Nella mirabile poesia dello Schiller la fola del Gozzi si è levata ad una vita novella, e la informe tessitura assunse una ordinata originalità tutta propria, come nella poesia dell’Ariosto si nobilitarono i triviali eroi del Bojardo: a tale che la Turandot è divenuta piacevole e desiderata rappresentazione de’ teatri tedeschi. E potrebbe essere anche de’ nostri con leggeri mutamenti, e dando altro nome alle maschere veneziane oggigiorno insopportabili.
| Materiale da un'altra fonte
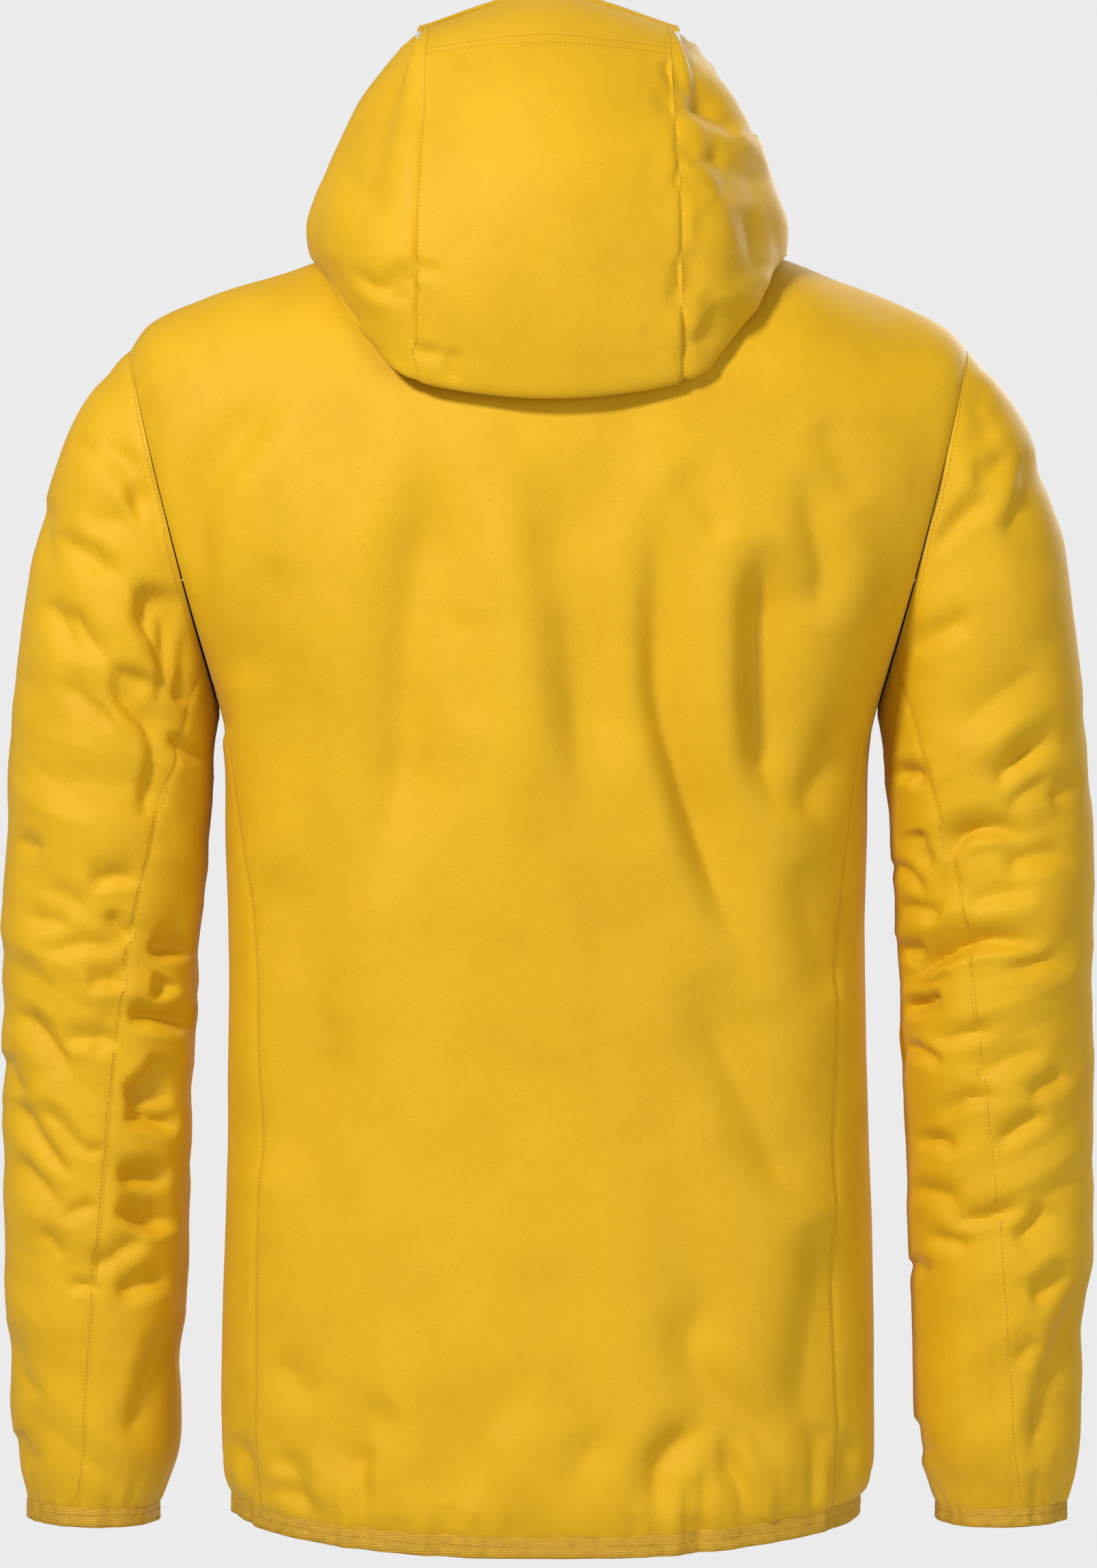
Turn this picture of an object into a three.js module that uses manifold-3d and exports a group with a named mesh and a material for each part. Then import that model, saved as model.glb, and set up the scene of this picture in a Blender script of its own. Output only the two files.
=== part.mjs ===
// A hooded hardshell jacket, zipped up and holding its worn shape, in millimetres.
// +Z is up, the front faces -Y and +X is the wearer's left. The origin is where the hanger loop
// takes a hook, inside the back of the neck.
import * as THREE from "three";
import { mergeVertices } from "three/addons/utils/BufferGeometryUtils.js";
import Module from "manifold-3d";

const wasm = await Module();
wasm.setup();

// ---- Driving dimensions ------------------------------------------------------------------------
const waistWidth = 378; // across the body at the waist
const waistDepth = 114; // from the middle to the back at the waist
const bodyDrop = 470; // from the foot of the armhole down to the hem seam
const sleeveDrop = 467; // from the foot of the armhole down to the cuff seam

const fabric = 2; // wall of every fabric shell
const trimWall = 1.2; // wall of facings, flaps and the hood's elastic
const seamGap = 0.6; // clear space between two panels that are sewn together
const layerGap = 0.8; // clear space between two flat layers that lie on each other
const curveGap = 1.4; // clear space between two curved layers that lie on each other
const hemHeight = 11; // elastic binding at the hem
const cuffHeight = 10; // elastic binding at the cuffs
const collarHeight = { front: 67, side: 34, back: 50 };
const hook = { y: 60.5, z: 31 }; // where the loop takes the hook, from the middle of the body

const zipTop = { y: -95, z: -30 }; // the front edge of the neck seam, on the zip's line
const zipLean = 0.0364; // how far the zip's line leans forward for each millimetre down
const zipWindow = 9; // half the gap between the two front panels
const zipFlat = 22; // the front stays flat this far either side of the zip
const tapeWidth = 15;
const tapeWall = 1;
const coilWidth = 2.6;
const coilHeight = 1.5;
const coilGap = 0.9; // half the gap between the two coils, which the slider's post runs in

const sliderRoom = 0.7; // clear space beside a pocket's slider in its slot

const armhole = { top: [250, -28], bottom: [196, -245], floor: -255 };
const pocket = { from: [118, -430], to: [140, -592], slot: 8, tape: 24, bag: [100, 200] };

// ---- Materials ---------------------------------------------------------------------------------
const cloth = new THREE.MeshStandardMaterial({ color: 0xf0bf1a, roughness: 0.62, metalness: 0 });
const lining = new THREE.MeshStandardMaterial({ color: 0xc9cbcc, roughness: 0.8, metalness: 0 });
const elastic = new THREE.MeshStandardMaterial({ color: 0xe2b11f, roughness: 0.8, metalness: 0 });
const tape = new THREE.MeshStandardMaterial({ color: 0xd9a918, roughness: 0.7, metalness: 0 });
const coil = new THREE.MeshStandardMaterial({ color: 0xd3a21b, roughness: 0.45, metalness: 0 });
const metal = new THREE.MeshStandardMaterial({ color: 0x8b8d90, roughness: 0.35, metalness: 0.9 });

const jacket = new THREE.Group();

// ---- Small tools -------------------------------------------------------------------------------
const radians = (degrees) => (degrees * Math.PI) / 180;
const lerp = (a, b, t) => a + (b - a) * t;
const smooth = (t) => {
  const c = Math.min(1, Math.max(0, t));
  return c * c * (3 - 2 * c);
};

// A row of numbers between the rows of a table, on a Catmull-Rom curve; place runs from 0 to 1.
function between(table, place) {
  const at = Math.min(Math.max(place, 0), 1) * (table.length - 1);
  const i = Math.min(Math.floor(at), table.length - 2);
  const t = at - i;
  const row = (k) => table[Math.min(Math.max(k, 0), table.length - 1)];
  const [p, q, r, s] = [row(i - 1), row(i), row(i + 1), row(i + 2)];
  return q.map(
    (_, k) =>
      0.5 *
      (2 * q[k] +
        (r[k] - p[k]) * t +
        (2 * p[k] - 5 * q[k] + 4 * r[k] - s[k]) * t * t +
        (3 * q[k] - p[k] - 3 * r[k] + s[k]) * t * t * t),
  );
}

const power = (value, exponent) => Math.sign(value) * Math.abs(value) ** exponent;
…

Ma non è mio proposito analizzare le bellezze e gli errori del Gozzi, avendone largamente scritto lo Schlegel e il Ginguené tra’ forestieri, il Sismondi e Camillo Ugoni tra noi. Quest’ultimo scrittore, d’animo e di mente nobilissimo, e ch’io conobbi ed amai nella mia prima gioventù, mi eccitò a tradurre una scena della Turandot dalla imitazione che ne aveva fatta lo Schiller, e la inserì nel terzo volume, Articolo III della sua Storia letteraria pubblicata in continuazione ai Secoli della Letteratura italiana del suo concittadino Corniani. A questi valorosi critici può rivolgersi chi amasse per avventura informarsi più addentro negli scritti e nell’ingegno di Carlo Gozzi. A me basta aver dimostrato che il difetto di forma fu cagione principalissima che uno scrittore italiano venisse dagli stranieri tanto apprezzato, e così poco da’ suoi: e tenendomi nella traduzione strettamente fedele, per quanto l’indole varia delle due lingue me lo permise, tentai di farne spiccare le nuove bellezze di stile che a piene mani vi ha profuso l’autore del Wattenstein e della Stuarda.
Giacchè gli stranieri, non di rado ingiusti nel giudicarne, ci consentono questa gloria, quasi da noi rifiutata, accogliamola di buon grado e con animo riconoscente.